According to Gomez and Albrecht (2014), “STEM pedagogy is rooted in interdisciplinary
application of knowledge. STEM Education is a philosophy designed around a cooperative effort
to provide students with a comprehensive, meaningful, real-world learning experience.” (p. 8).
Sanders (2009) notes that “integrative STEM education includes approaches that explore teaching
and learning between/among any two or more of the STEM subject areas, and/or between a STEM
subject and one or more other school subjects” (p. 21).

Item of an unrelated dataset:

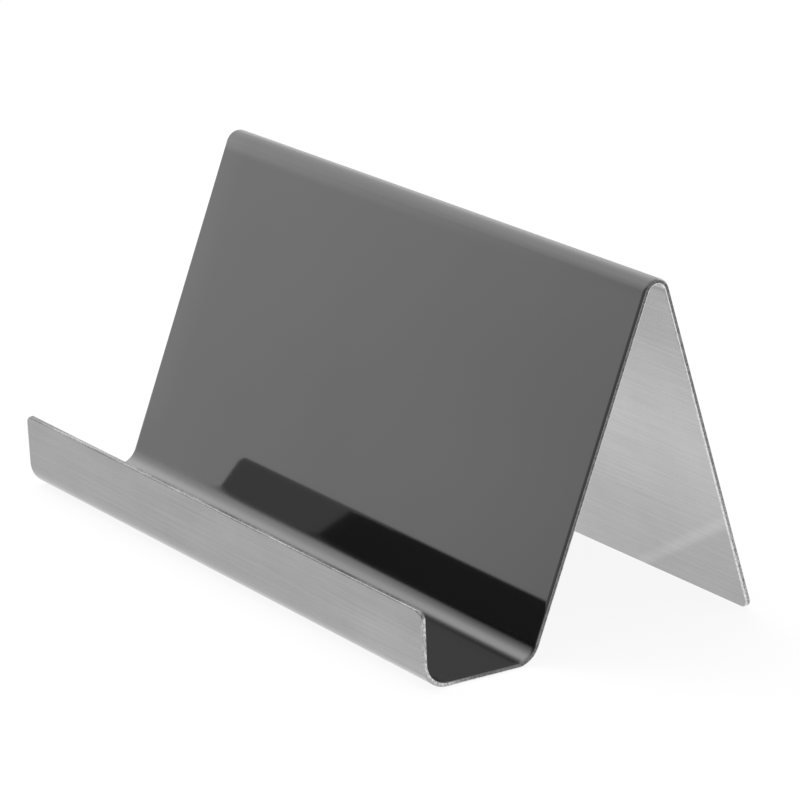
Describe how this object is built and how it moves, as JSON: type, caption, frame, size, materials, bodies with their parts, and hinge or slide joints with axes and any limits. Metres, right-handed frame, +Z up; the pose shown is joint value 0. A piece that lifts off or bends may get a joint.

The past two decades in the USA have seen an increased focus on educational standards to
address the connection of content across the STEM domains, so that students can be exposed early
in their education to the interdisciplinary orientation that is now required to solve complex
problems in the workplace and the wider society. In technology and engineering, the emphasis has
been on expanding attention to these disciplines at the pre-college level through the development
of educational standards (International Technology Education Association, 2000), making the case
that exposing students to the T and E of STEM has the potential to improve learning of science
and mathematics (NAE & NRC, 2014). More recently, according to NAE and NRC (2014), the
release of the Common Core State Standards for Mathematics and the Next Generation Science
Standards—the latter uses a model that crosscuts science, mathematics, and engineering core
concepts—have further focused the nation’s attention on the teaching and learning of these
subjects.
Advocates of more integrated approaches to K-12 STEM education argue that STEM
subjects can become more relevant to students if they are taught in a more connected manner,
using the context of real-world issues. This, in turn, can enhance motivation for learning and
improve students’ interest, achievement, and persistence. Ultimately, this will lead to better
workplace and college readiness, as well as increase the number of students who consider careers
in STEM-related fields (Dixon & Brown, 2012; NAE & NRC, 2014; Sanders, 2009; Sanders &
Binderup, 2000).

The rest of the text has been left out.